>> START

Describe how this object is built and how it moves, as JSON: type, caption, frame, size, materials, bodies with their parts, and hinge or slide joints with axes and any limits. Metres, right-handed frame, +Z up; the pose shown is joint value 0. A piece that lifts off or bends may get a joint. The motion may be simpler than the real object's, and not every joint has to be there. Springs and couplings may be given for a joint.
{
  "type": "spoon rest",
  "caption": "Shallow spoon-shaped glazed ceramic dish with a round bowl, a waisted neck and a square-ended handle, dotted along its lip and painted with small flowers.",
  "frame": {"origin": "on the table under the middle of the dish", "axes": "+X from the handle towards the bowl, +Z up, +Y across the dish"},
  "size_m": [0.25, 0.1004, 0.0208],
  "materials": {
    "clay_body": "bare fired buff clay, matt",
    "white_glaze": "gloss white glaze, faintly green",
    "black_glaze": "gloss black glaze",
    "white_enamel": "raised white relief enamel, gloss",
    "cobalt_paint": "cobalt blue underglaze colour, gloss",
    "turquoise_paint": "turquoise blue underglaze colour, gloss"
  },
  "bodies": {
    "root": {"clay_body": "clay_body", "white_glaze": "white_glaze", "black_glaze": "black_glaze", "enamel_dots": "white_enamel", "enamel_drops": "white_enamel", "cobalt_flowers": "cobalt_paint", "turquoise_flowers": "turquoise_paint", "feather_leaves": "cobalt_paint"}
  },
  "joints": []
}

>> END

* Short task
Every line of the data above should be copied exactly.

* Task response
Describe how this object is built and how it moves, as JSON: type, caption, frame, size, materials, bodies with their parts, and hinge or slide joints with axes and any limits. Metres, right-handed frame, +Z up; the pose shown is joint value 0. A piece that lifts off or bends may get a joint. The motion may be simpler than the real object's, and not every joint has to be there. Springs and couplings may be given for a joint.
{
  "type": "spoon rest",
  "caption": "Shallow spoon-shaped glazed ceramic dish with a round bowl, a waisted neck and a square-ended handle, dotted along its lip and painted with small flowers.",
  "frame": {"origin": "on the table under the middle of the dish", "axes": "+X from the handle towards the bowl, +Z up, +Y across the dish"},
  "size_m": [0.25, 0.1004, 0.0208],
  "materials": {
    "clay_body": "bare fired buff clay, matt",
    "white_glaze": "gloss white glaze, faintly green",
    "black_glaze": "gloss black glaze",
    "white_enamel": "raised white relief enamel, gloss",
    "cobalt_paint": "cobalt blue underglaze colour, gloss",
    "turquoise_paint": "turquoise blue underglaze colour, gloss"
  },
  "bodies": {
    "root": {"clay_body": "clay_body", "white_glaze": "white_glaze", "black_glaze": "black_glaze", "enamel_dots": "white_enamel", "enamel_drops": "white_enamel", "cobalt_flowers": "cobalt_paint", "turquoise_flowers": "turquoise_paint", "feather_leaves": "cobalt_paint"}
  },
  "joints": []
}